Graduation Year

2025

Document Type

Thesis

Degree

M.A.

Degree Name

Master of Arts (M.A.)

Degree Granting Department

History

Major Professor

Kees Boterbloem, Ph.D.

Committee Member

Golfo Alexopoulos, Ph.D.

Committee Member

Kyle Burke, Ph.D.

Keywords

political prisons, populism, salience, suffragettes

Abstract

The British suffragettes’ utilization of the hunger strike as a political tool in the early twentieth century has roots tracing back to Russian political prisons of the late nineteenth century. The unique adoption and adaptation of the Russian method of hunger strike in England cannot be fully understood without examining the origins of the revolutionary hunger strikes through a gendered lens. Using case studies of various Russian women and their experiences as both university students and political prisoners, this research aims to unearth the reasons why women in both Russia and England had a particular affinity for the use of hunger strikes as a method of resistance against governmental authority in the period of 1870-1917. The expansion of higher education among Russian women in the late nineteenth century acquainted them with individualist and populist influences that served as their inspiration to weaponize the hunger strike as an extension of their revolutionary activities. Early twentieth-century adoption of hunger strikes amongst the British suffragettes seems to occur suddenly, suggesting a rapid transposal of experiences from their Russian sisters in the East. By exploring the transformation of the hunger-strike method, this project illuminates the increasing political agency and resulting significance shared by both groups.
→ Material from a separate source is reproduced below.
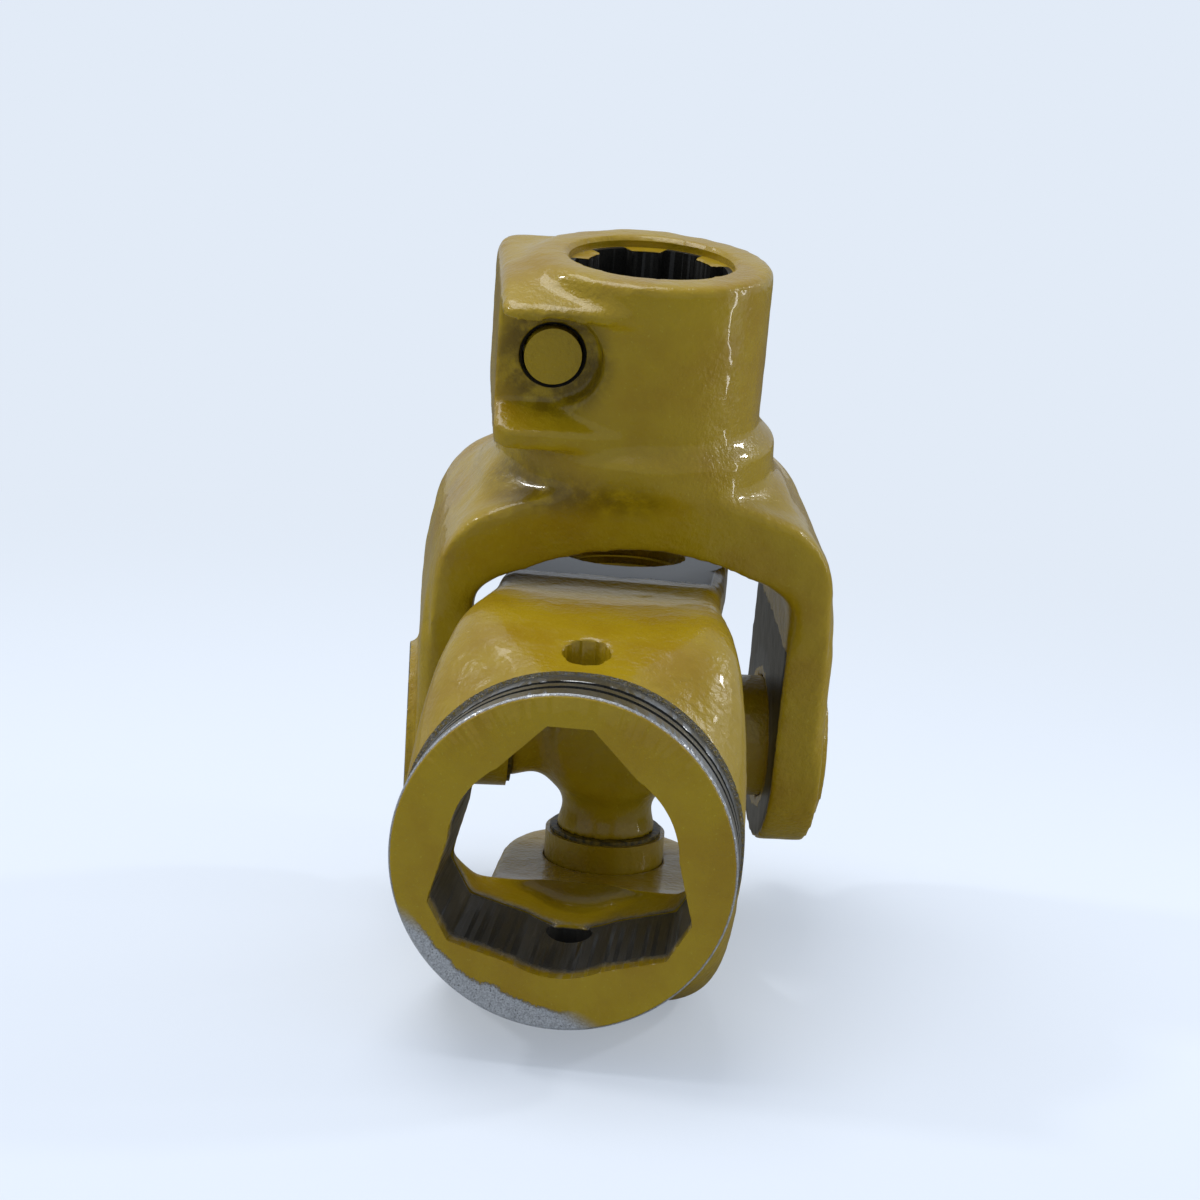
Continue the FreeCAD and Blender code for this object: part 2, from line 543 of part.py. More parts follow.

It also assesses reasons for the success and effectiveness of suffragette strikes in contrast to the Russian strikes that occurred in the late nineteenth century. This research reveals that the use of the hunger strike was a sociocultural link between Russian revolutionary women and British suffragettes that demonstrates shared adversities and the weaponization of similar tactics, even in extraordinarily different societies and political circumstances.